5. If you have a diagnosed mental health disorder (or you suspect it), seek treatment for it
Mental health disorders like depression, anxiety, and post-traumatic stress disorder (PTSD), can influence substance use. On the other hand, substance use can also cause psychiatric symptoms. In this way, the presence of both conditions can create a vicious cycle that can be difficult to break without professional care.
You may encounter some people saying you need to manage your addiction first, or you need to manage your mental health first. Ideally, they should be managed at the same time. The idea of integrating treatment is sometimes called “Dual Diagnosis” or managing “Co-occurring Disorders.”

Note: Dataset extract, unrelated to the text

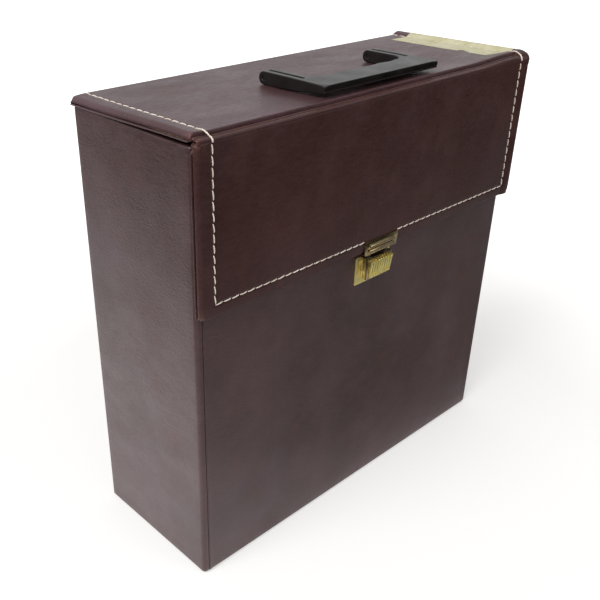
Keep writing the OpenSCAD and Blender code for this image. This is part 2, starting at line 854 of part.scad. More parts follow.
// The catch: a bent strip of spring steel on the base plate with two fingers that stand up through
// the top of the housing, and a ramp that the carriage's nub presses to draw the fingers down
module catch_spring() {
    foot_x = lock_rivet_x - rivet_head_r - lock_fit;
    foot_z = cavity_bottom + 0.4;
    bend_z = spring_z + spring_coil_r + wire_r + lock_fit;
    crest_z = cavity_top - 3;
    rise_z = crest_z - 2;
    tip_z = hasp_bottom + hasp_shelf_t;
    ramp_out = plate_t + finger_t + 0.4 * (finger_out - plate_t);
    color("#b7b3a4") {
        translate([-foot_x, -case_d / 2, 0]) rotate([90, 0, 90]) linear_extrude(2 * foot_x)
            polygon([
                [-plate_t, foot_z], [-plate_t, bend_z], [-finger_out, rise_z], [-finger_out, crest_z],
                [-finger_out - finger_t, crest_z], [-finger_out - finger_t, rise_z],
                [-plate_t - finger_t, bend_z], [-plate_t - finger_t, foot_z]
            ]);
        front_slab([-finger_x - finger_w / 2, finger_x + finger_w / 2],
            [finger_out, finger_out + finger_t], [crest_z - 1.5, crest_z]);
        for (x = [-finger_x, finger_x])
            front_slab([x - finger_w / 2, x + finger_w / 2], [finger_out, finger_out + finger_t],
                [crest_z - 1.5, tip_z]);
        translate([0, -case_d / 2, cam_z]) linear_extrude(cam_h)
            polygon([[cam_x, -ramp_out], [cam_x + 2, lock_fit - carriage_out],
                [cam_x + 7, lock_fit - carriage_out], [cam_x + 7, -ramp_out]]);
    }
}

// The ribbed brass wedge that the thumb pushes, with the stem that goes into the housing
module thumb_slide() {
    low = slide_top - slide_h;
    narrow = 1.2;
    pitch = slide_w / slide_ribs;
    lean = atan((slide_top_t - slide_foot_t) / slide_h);
    groove_w = 0.35 * pitch;
    color("#d8c47c") {
        difference() {
            intersection() {
                translate([0, -case_d / 2 - slide_back, 0]) rotate([90, 0, 0]) linear_extrude(slide_top_t)
                    polygon([[-slide_w / 2 + narrow, low], [slide_w / 2 - narrow, low],
                        [slide_w / 2, slide_top], [-slide_w / 2, slide_top]]);
                translate([-slide_w, -case_d / 2 - slide_back, 0]) rotate([90, 0, 90]) linear_extrude(2 * slide_w)
                    polygon([[0, low], [0, slide_top], [-slide_top_t, slide_top], [-slide_foot_t, low]]);
            }
            for (i = [1 : slide_ribs - 1])
                translate([(i - slide_ribs / 2) * pitch, -case_d / 2 - slide_back - slide_foot_t, low])
                    rotate([-lean, 0, 0])
                        translate([-groove_w / 2, -past + 0.4, -past]) cube([groove_w, past, slide_h + 2 * past]);
        }
        front_slab([-stem_x, stem_x], [carriage_out, slide_back], [slide_mid - stem_z, slide_mid + stem_z]);
    }
}

// The plate inside the housing that holds the slide on, with a tab that the return spring pushes and
// a nub that presses the catch
module slide_carriage() {
    half_w = 7;
    half_h = 4.2;
    tab = 1.6;
    nub = 2;
    color("#a8a294") {
        difference() {
            front_slab([-half_w, half_w], [carriage_out, carriage_out + carriage_t],
                [slide_mid - half_h, slide_mid + half_h]);
            front_slab([-stem_x - fit, stem_x + fit], [0, past],
                [slide_mid - stem_z - fit, slide_mid + stem_z + fit]);
        }
        front_slab([spring_left - tab, spring_left], [spring_out - spring_coil_r, carriage_out + carriage_t],
            [cavity_bottom + 0.3, slide_mid - half_h + 0.5]);
        front_slab([cam_x - fit - nub, cam_x - fit], [carriage_out - cam_push, carriage_out + carriage_t / 2],
            [cam_z, cam_z + cam_h]);
    }
}

// The return spring: a round wire swept along a helix between the tab and the housing's wall
function helix_centre(i, steps, length) =
    let (a = 360 * spring_turns * i / steps) [length * i / steps, spring_coil_r * cos(a), spring_coil_r * sin(a)];

function ring(i, steps, length, sides) =
    let (a = 360 * spring_turns * i / steps, c = helix_centre(i, steps, length))
        [for (k = [0 : sides - 1]) let (b = 360 * k / sides)
            [c[0] + wire_r * sin(b), c[1] + wire_r * cos(b) * cos(a), c[2] + wire_r * cos(b) * sin(a)]];

module slide_spring() {
    sides = 6;
    steps = 14 * spring_turns;
    length = cavity_x - spring_left - 2 * wire_r - fit;
    points = [for (i = [0 : steps]) each ring(i, steps, length, sides)];
    faces = concat(
        [[for (k = [0 : sides - 1]) k]],
        [for (i = [0 : steps - 1], k = [0 : sides - 1])
            let (a = i * sides + k, b = i * sides + (k + 1) % sides) [a, a + sides, b + sides, b]],
        [[for (k = [sides - 1 : -1 : 0]) steps * sides + k]]);
    color("silver")
        translate([spring_left + wire_r + fit / 2, -case_d / 2 - spring_out, spring_z])
            polyhedron(points, faces, convexity = 10);
}

front_board();
back_board();
left_board();
right_board();
base_board();
front_cover();
back_cover();
left_cover();
right_cover();
base_cover();
wall_lining();
floor_lining();
back_hinge();
lid_board_panel();
lid_padding();
lid_cover();
lid_lining();
fold_welt();
name_tape();
flap_board_panel();
flap_padding();
flap_cover();
flap_lining();
handle_grip();
handle_pins();
handle_staples();
staple_washers();
hasp_plate();
hasp_rivets();
lock_base();
lock_housing();
lock_rivets();
lock_washers();
catch_spring();
thumb_slide();
slide_carriage();
slide_spring();
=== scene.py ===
# %% [markdown]
# # A record carrying case
# This lesson dresses a record case that was first built as exact solids. The solids say where every
# piece is and how it moves. Here each visible piece gets the surface of the real thing: grained
# leatherette, padded panels with a stitched border, a moulded handle and a small brass lock.
# Everything is in metres, in the same frame as the solids: X to the right, the front at -Y, Z up.

# %% Load the frame
import math

import bmesh
import bpy
import numpy as np
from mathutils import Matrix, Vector, noise


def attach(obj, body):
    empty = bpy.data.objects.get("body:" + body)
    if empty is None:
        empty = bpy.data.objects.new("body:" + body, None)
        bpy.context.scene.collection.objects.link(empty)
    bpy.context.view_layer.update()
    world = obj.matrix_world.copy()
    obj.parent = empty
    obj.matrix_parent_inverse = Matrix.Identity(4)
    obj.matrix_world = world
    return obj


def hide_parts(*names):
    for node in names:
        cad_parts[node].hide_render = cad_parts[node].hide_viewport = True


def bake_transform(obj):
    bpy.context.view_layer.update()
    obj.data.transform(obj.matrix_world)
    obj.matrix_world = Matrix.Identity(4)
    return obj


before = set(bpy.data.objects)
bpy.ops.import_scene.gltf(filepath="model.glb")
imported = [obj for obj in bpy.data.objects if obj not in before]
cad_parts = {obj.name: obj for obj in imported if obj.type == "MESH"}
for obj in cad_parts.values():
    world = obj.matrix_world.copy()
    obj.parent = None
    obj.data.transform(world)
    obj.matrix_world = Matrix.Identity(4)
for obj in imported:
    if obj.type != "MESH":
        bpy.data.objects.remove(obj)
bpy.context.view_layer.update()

MM = 0.001
print("solids loaded:", len(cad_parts))

# %% [markdown]
# ## The camera
# The photograph was taken from the front left and from above. A camera fitted to the case's corners
# gives its place, its turn and a lens of about 48 mm. The small shift stands for the crop.

# %% Camera
camera_data = bpy.data.cameras.new("camera")
camera_data.lens = 47.73
camera_data.sensor_width = 36
camera_data.shift_x = 0.10
camera_data.shift_y = 0.03
camera_data.clip_start = 0.01
camera = bpy.data.objects.new("camera", camera_data)
camera.location = (-0.43834, -0.39978, 0.46206)
camera.rotation_euler = [math.radians(a) for a in (60.915, 0.143, -42.102)]
bpy.context.scene.collection.objects.link(camera)
bpy.context.scene.camera = camera
bpy.context.scene.view_settings.view_transform = "Standard"
print("camera at", [round(c, 3) for c in camera.location])

# %% [markdown]
# ## Sizes that several pieces share
# The skins below follow the solids, so they repeat their main sizes, in millimetres. The lid and the
# flap reach a little further out at the right, where their border is stuffed more fully.

# %% Sizes in millimetres
CASE_W, CASE_D, CASE_H = 340.0, 123.0, 331.0
CORNER_R = 3.5
SKIN = 0.9
WALL = 4.8
SEAM_X = 165.0
TURN_OVER = 14.0
SHEET_LAP = 12.0
FRONT = -CASE_D / 2
STRIP_LOW, STRIP_TOP = 306.0, 335.8
LID_LOW, LID_TOP = 332.9, 337.8
LID_HALF, RIGHT_HALF = 170.9, 172.0
LID_FRONT, LID_BACK = -62.0, 61.5
FLAP_LOW, FLAP_TOP, FLAP_RAISED = 221.6, 330.5, 333.4
FLAP_BACK_OUT, FLAP_FACE_OUT = 1.9, 6.8
LINING_HALF, LINING_THICK = 171.5, 1.6
LINING_FRONT, LINING_LOW = -60.5, 331.3
BORDER = 11.0
STITCH_PITCH = 6.75
STITCH_X, STITCH_Z = 160.0, 230.6
HASP_HALF = 19.0
print(f"lid panel is {LID_TOP - LID_LOW:.1f} mm thick without its lining")

# %% [markdown]
# ## Small tools for meshes
# Most skins here are sheets: a grid of points that is wrapped round the case. Helpers turn such a
# grid into a mesh, give it its thickness, close a tube through rings of points, and turn a finished
# modifier stack into a plain mesh. A few more make lists of places and soft changes.


# %% Mesh helpers
def shown(name, data):
    obj = bpy.data.objects.new(name, data)
    bpy.context.scene.collection.objects.link(obj)
    return obj


def mesh_from(name, points_mm, faces):
    mesh = bpy.data.meshes.new(name)
    mesh.from_pydata([tuple(c * MM for c in p) for p in points_mm], [], faces)
    mesh.update()
    mesh.shade_smooth()
    return shown(name, mesh)


def clean_up(obj, distance, recalc=True):
    """Joins points that lie within a distance, and makes the normals agree."""
    work = bmesh.new()
    work.from_mesh(obj.data)
    bmesh.ops.remove_doubles(work, verts=work.verts, dist=distance * MM)
    if recalc:
        bmesh.ops.recalc_face_normals(work, faces=work.faces)
    work.to_mesh(obj.data)
    work.free()
    return obj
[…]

6. Learn more about your childhood and your family of origin, and how this may play a role in your own addiction and mental health
Sometimes, the things we learned from our families or loved ones—how to show love, express emotions, communicate thoughts, or relate to others—are actually unhealthy and maladaptive. These dysfunctional patterns may have played a role in how you cope with stress, how you handle conflict, or how you view yourself.
It can be helpful to better understand your own past traumas, adverse childhood experiences, or negative relationship experiences that may have contributed to your addiction or other mental health disorders.
You can do this by getting professional help, like formal psychotherapy, or through some sort of community-based support group or self-help program.
Regardless of how you do this, having more insight into your past may help you engage in recovery and address underlying issues that get in the way of your emotional and mental health.
7. Learn new skills related to recovery
There are evidence-based therapy techniques like DBT, CBT, MET, and ACT that all focus, in one way or another, on developing certain skills in order to engage in recovery. Here is a list of some of those key skills:
- Distress Tolerance: Learning new coping skills to manage unwanted emotions
- Mindfulness and Cognitive Defusion: Improving emotional regulation and reactivity, as well as a growing awareness of triggers and cravings
- Acceptance and Willingness: Being honest, accepting reality, adopting an open attitude, and increasing self-compassion
- Interpersonal Effectiveness: Improving assertive communication, learning to build and maintain healthy relationships, and setting boundaries/limits
8. Find your purpose and live out the values that matter to you
Two key components of ACT are identifying your values, i.e., who you truly want to be and what you want to stand for, and taking committed action, i.e., living out those values.
Research shows that developing ‘the self’ and a ‘post-addiction’ identity may be crucial elements in recovery (Frings et al., 2021; Kougiali et al., 2021; Van Steenberghe et al., 2021).
For some people, this looks like practicing gratitude. For others, it looks like giving back or helping others with addiction.
Having meaning in your life by knowing your values and walking the walk allows you to live out this idea that recovery is more than abstinence or sobriety, in the same way that health is more than just the absence of disease.
Ultimately, recovery is so much more than stopping drugs like opioids—recovery is an ongoing journey toward healing, well-being, connection, and purpose.